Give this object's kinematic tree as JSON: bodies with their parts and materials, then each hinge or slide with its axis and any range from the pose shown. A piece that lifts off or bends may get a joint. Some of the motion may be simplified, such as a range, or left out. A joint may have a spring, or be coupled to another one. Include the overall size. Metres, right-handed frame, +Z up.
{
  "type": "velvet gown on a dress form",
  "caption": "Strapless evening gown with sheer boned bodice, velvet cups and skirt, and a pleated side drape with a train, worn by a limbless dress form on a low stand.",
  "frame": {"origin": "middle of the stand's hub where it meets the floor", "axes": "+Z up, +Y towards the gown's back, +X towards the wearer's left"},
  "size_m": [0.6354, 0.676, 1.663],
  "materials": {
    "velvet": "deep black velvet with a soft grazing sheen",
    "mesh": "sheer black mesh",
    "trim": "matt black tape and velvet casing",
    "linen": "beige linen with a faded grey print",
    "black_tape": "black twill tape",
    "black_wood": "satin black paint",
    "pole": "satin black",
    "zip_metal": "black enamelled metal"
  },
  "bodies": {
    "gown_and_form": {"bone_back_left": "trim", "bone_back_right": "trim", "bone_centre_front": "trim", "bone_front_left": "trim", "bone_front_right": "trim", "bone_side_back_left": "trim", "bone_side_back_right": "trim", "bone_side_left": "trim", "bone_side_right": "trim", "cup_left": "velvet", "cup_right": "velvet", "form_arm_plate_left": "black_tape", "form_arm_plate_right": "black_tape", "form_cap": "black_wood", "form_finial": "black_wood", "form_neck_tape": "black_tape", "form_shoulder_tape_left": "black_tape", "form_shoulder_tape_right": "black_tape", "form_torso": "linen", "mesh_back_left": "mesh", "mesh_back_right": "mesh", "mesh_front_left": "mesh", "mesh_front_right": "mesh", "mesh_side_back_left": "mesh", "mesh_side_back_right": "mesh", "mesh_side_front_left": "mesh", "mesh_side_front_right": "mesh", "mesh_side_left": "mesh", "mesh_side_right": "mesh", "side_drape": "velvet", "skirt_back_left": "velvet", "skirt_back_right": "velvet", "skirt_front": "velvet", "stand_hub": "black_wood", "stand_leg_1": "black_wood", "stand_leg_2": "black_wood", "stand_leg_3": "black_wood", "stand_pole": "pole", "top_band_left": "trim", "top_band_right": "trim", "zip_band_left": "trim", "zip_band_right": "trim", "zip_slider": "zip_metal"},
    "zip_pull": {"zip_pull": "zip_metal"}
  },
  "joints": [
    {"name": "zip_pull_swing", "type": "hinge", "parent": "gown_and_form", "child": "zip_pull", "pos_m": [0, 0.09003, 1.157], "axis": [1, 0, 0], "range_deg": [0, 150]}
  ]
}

◇ ◇ ◇ ◇

# Exercise instructions
Write out all the data again, exactly as it appears.

# Full solution
Give this object's kinematic tree as JSON: bodies with their parts and materials, then each hinge or slide with its axis and any range from the pose shown. A piece that lifts off or bends may get a joint. Some of the motion may be simplified, such as a range, or left out. A joint may have a spring, or be coupled to another one. Include the overall size. Metres, right-handed frame, +Z up.
{
  "type": "velvet gown on a dress form",
  "caption": "Strapless evening gown with sheer boned bodice, velvet cups and skirt, and a pleated side drape with a train, worn by a limbless dress form on a low stand.",
  "frame": {"origin": "middle of the stand's hub where it meets the floor", "axes": "+Z up, +Y towards the gown's back, +X towards the wearer's left"},
  "size_m": [0.6354, 0.676, 1.663],
  "materials": {
    "velvet": "deep black velvet with a soft grazing sheen",
    "mesh": "sheer black mesh",
    "trim": "matt black tape and velvet casing",
    "linen": "beige linen with a faded grey print",
    "black_tape": "black twill tape",
    "black_wood": "satin black paint",
    "pole": "satin black",
    "zip_metal": "black enamelled metal"
  },
  "bodies": {
    "gown_and_form": {"bone_back_left": "trim", "bone_back_right": "trim", "bone_centre_front": "trim", "bone_front_left": "trim", "bone_front_right": "trim", "bone_side_back_left": "trim", "bone_side_back_right": "trim", "bone_side_left": "trim", "bone_side_right": "trim", "cup_left": "velvet", "cup_right": "velvet", "form_arm_plate_left": "black_tape", "form_arm_plate_right": "black_tape", "form_cap": "black_wood", "form_finial": "black_wood", "form_neck_tape": "black_tape", "form_shoulder_tape_left": "black_tape", "form_shoulder_tape_right": "black_tape", "form_torso": "linen", "mesh_back_left": "mesh", "mesh_back_right": "mesh", "mesh_front_left": "mesh", "mesh_front_right": "mesh", "mesh_side_back_left": "mesh", "mesh_side_back_right": "mesh", "mesh_side_front_left": "mesh", "mesh_side_front_right": "mesh", "mesh_side_left": "mesh", "mesh_side_right": "mesh", "side_drape": "velvet", "skirt_back_left": "velvet", "skirt_back_right": "velvet", "skirt_front": "velvet", "stand_hub": "black_wood", "stand_leg_1": "black_wood", "stand_leg_2": "black_wood", "stand_leg_3": "black_wood", "stand_pole": "pole", "top_band_left": "trim", "top_band_right": "trim", "zip_band_left": "trim", "zip_band_right": "trim", "zip_slider": "zip_metal"},
    "zip_pull": {"zip_pull": "zip_metal"}
  },
  "joints": [
    {"name": "zip_pull_swing", "type": "hinge", "parent": "gown_and_form", "child": "zip_pull", "pos_m": [0, 0.09003, 1.157], "axis": [1, 0, 0], "range_deg": [0, 150]}
  ]
}